Decoding Candlestick Patterns
A single candlestick can tell us a lot, but when you start looking at combinations of candlesticks, things get really interesting. These formations are called candlestick patterns, and they can give traders a heads up about potential future price movements.
- Single candlestick patterns like the ‘Doji’, ‘Hammer’, and ‘Hanging Man’ can signify market indecision or potential reversals.
- Two-candlestick patterns like ‘Bullish Engulfing’, ‘Bearish Engulfing’, ‘Dark Cloud Cover’, and ‘Piercing Line’ can indicate strong market sentiment and possible price direction change.
- Three-candlestick patterns like the ‘Morning Star’, ‘Evening Star’, ‘Three Black Crows’, and ‘Three White Soldiers’ are even more potent and suggest major trend changes.
Remember, though, these patterns are not foolproof predictions but strong signals to consider in your analysis.
Combining Candlestick Patterns with Other Tools
Remember what I said about not relying solely on candlestick charts? It’s time we discuss some of the other analysis tools that you should be buddies with. Using support and resistance levels, moving averages, trendlines, and Fibonacci retracement in conjunction with candlestick patterns can give you a more rounded analysis of the market.
Like combining spices in cooking, these tools can complement each other and provide a more nuanced flavor to your trading strategy.
Practical Strategies for Using Candlestick Charts in Forex Trading
The proof of the pudding is in the eating, right? So, let’s move from theory to practice and explore some strategies using candlestick charts.
First, ‘entry and exit strategy’. Spotting a pattern isn’t enough; knowing when to get into and out of the market is key. Let’s say you spot a ‘bullish engulfing’ pattern at a key support level. This might be a good signal to enter a ‘long’ (buy) trade. On the flip side, a ‘bearish engulfing’ pattern at a resistance level might suggest it’s time to ‘short’ (sell).
Now, it’s not all sunshine and roses in trading; risks are part of the game. But having a solid ‘risk management strategy’ can be your safety net. For instance, if a candlestick pattern fails, it’s wise to have a stop loss in place to limit your potential losses.
The saying ‘practice makes perfect’ rings true in trading as well. Use ‘strategy testing and backtesting’ to test your understanding and strategy using historical data.
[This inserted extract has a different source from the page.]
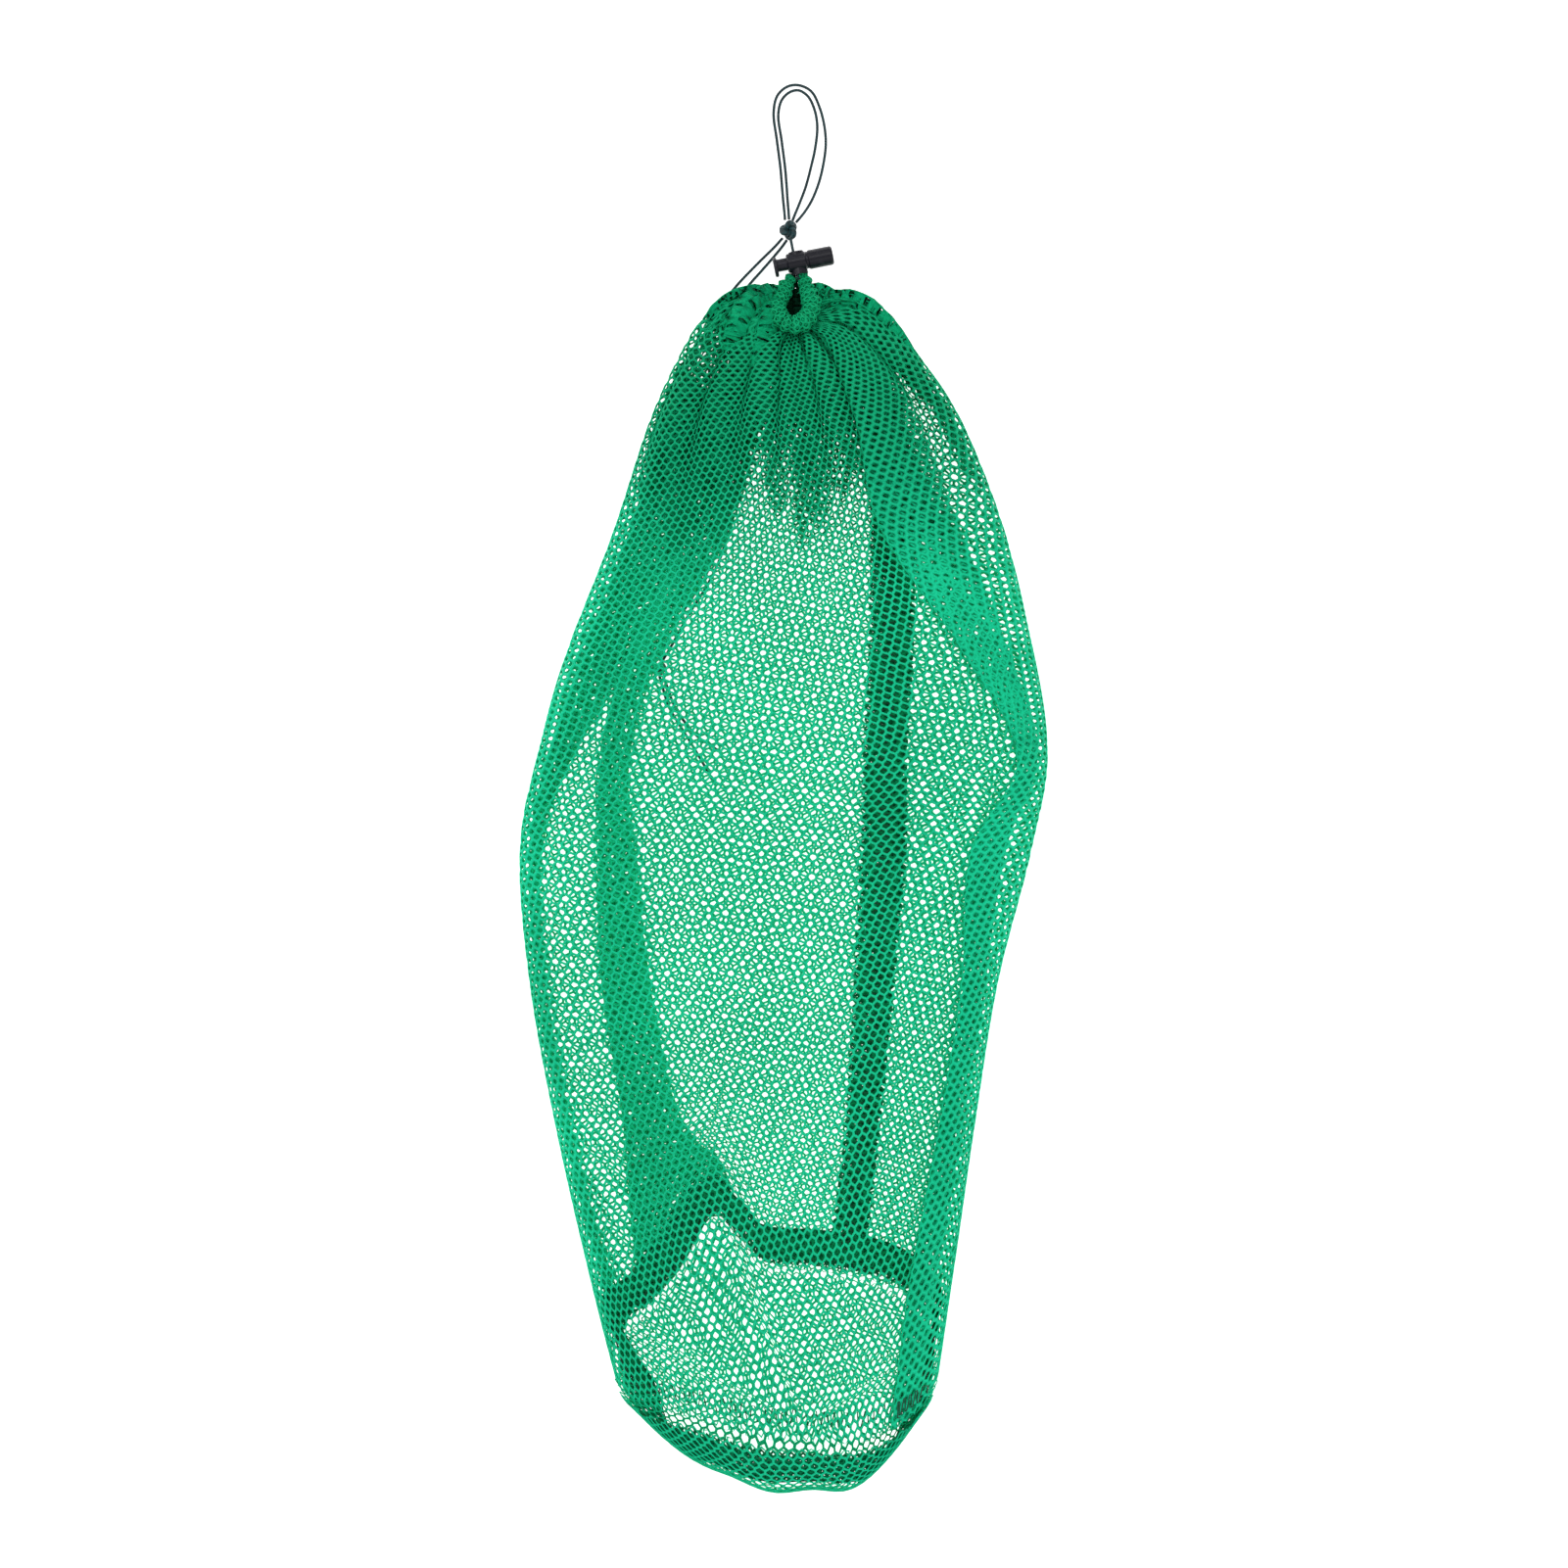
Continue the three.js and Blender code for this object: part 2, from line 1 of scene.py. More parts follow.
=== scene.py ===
import math
import bpy
import numpy as np
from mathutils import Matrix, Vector


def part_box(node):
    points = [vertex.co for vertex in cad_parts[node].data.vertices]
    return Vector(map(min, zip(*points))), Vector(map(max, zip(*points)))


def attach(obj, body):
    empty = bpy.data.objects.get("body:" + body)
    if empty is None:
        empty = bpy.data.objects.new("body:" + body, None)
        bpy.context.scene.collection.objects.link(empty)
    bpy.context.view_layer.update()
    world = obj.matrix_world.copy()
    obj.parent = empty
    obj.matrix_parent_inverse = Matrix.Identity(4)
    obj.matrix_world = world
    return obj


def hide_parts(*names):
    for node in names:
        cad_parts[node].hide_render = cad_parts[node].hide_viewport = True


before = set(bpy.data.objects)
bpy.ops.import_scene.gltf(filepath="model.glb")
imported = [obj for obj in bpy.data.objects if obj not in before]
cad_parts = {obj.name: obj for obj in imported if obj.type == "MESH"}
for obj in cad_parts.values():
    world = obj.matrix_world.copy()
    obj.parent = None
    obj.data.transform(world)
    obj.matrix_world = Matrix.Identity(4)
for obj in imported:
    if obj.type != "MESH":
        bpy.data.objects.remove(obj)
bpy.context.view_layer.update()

# the whole script works in metres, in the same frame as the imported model
mm = 0.001

# camera
cameraSet = {
    "height": 1.6,           # above what the bag lies on
    "middle": (0.0, 0.0338),
    "lens": 87.1,
}

cameraData = bpy.data.cameras.new("topCamera")
cameraData.lens = cameraSet["lens"]
cameraData.clip_start = 0.05
cameraData.clip_end = 20
topCamera = bpy.data.objects.new("topCamera", cameraData)
topCamera.location = (*cameraSet["middle"], cameraSet["height"])
bpy.context.scene.collection.objects.link(topCamera)
bpy.context.scene.camera = topCamera
bpy.context.scene.view_settings.view_transform = "Standard"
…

Finally, let’s chat about common mistakes. We’ve all heard ‘don’t put all your eggs in one basket’, right? Well, avoid relying on a single candlestick pattern for your trades. And remember, the patterns are more reliable on higher time frames, like daily or weekly charts. Patience, my friend, is a trading virtue.
Limitations of Candlestick Charts in Forex Trading
Now, I’m a fan of candlestick charts, but I must admit, they’re not the Holy Grail. They’re just one piece of the puzzle. The markets can be as unpredictable as a thunderstorm; several factors, like economic news, can cause price fluctuations that candlestick charts can’t foresee.
Moreover, these patterns may not be as effective in highly volatile markets, where price swings can distort pattern formation. That’s why it’s crucial to complement them with other technical analysis tools.
Phew! That was quite a journey, wasn’t it? From the historic streets of Japan to the volatile markets of today, candlestick charts have stood the test of time, proving to be an indispensable tool in a trader’s arsenal.
They offer an insightful visual into market sentiment, and understanding their patterns can give you a leg up in predicting future price movements. But remember, candlestick charts are not a standalone tool; they’re most potent when used alongside other analysis methods.
Just like learning a new language, it may seem daunting at first, but with patience and practice, you’ll soon be ‘speaking candlestick’ fluently. So keep learning, keep practicing, and may the Forex be with you!